The Master-idea of the book is semi-revealed: China presents a challenge to hegemonic stability established and maintained by America. Unlike Luttwak I think the hegemonic stability is an illusion. It is a fleeting delusion which has bankrupted America already. I think it isn't China, but America who needs to choose a different strategy -- the strategy of `offshore balancer', not the multi-regional hegemonic strategy. It doesn't mean America should submit to China - the U.S. needs to choose the Grand Strategy which corresponds to America's strengths and weaknesses.
As a native Russian I believe a misguided U.S. policy vis-a-vis Russia during the last 20 years -- especially when the US spearheaded NATO expansion up to the Russian borders -- has become today a factor blocking an effective U.S. policy vis-a-vis China. It turned out it's all connected. An effective strategy is impossible without Russia which is engaged by the U.S., at least not painted black gratuitously. But this is exactly what he does. I disagree with his image of Russia. For him the Russians are always perverted or at least like the little children: they `always evaluate the motives of others in exclusively Russian terms'. The Russians ostensibly mirror-image the foreign motives negatively. So does China. For Mr. Luttwak China even more so.

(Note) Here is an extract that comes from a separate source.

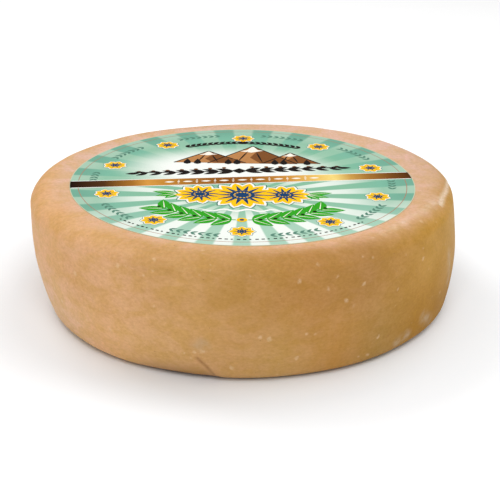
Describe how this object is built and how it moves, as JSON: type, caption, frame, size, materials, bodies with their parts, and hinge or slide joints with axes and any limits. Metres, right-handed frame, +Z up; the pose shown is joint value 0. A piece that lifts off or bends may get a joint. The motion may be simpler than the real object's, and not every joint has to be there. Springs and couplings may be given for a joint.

Luttwak writes that for the Americans the goal of NATO expansion was to `stabilize fragile new democracies' in the Eastern Europe, but the Russians viewed NATO's enlargement as `a calculatedly hostile American move'. I disagree with this caricature. The Russians were disappointed, yes, but also some American realists and neo-realists who disapproved the U.S. policies to maintain the forward-deployed military power which would guarantee to make enemies of the Russians and complicate things for the Americans. For example, George Kennan considered NATO expansion a big mistake. The Russians, like Kennan and other old-school conservative realists and even skeptical liberals, thought America should pursue the strategy of `offshore balancer'. But the U.S. chose the preponderance of power and the strategy of multi-regional hegemony. The result is suspicious Russia and disarray in the U.S. Chinese policy. This strategy is wrong. Even more to the point, America cannot afford it. I don't recommend the book, I think it is a sop to those in power who are unwilling or unable to re-think American strategy today.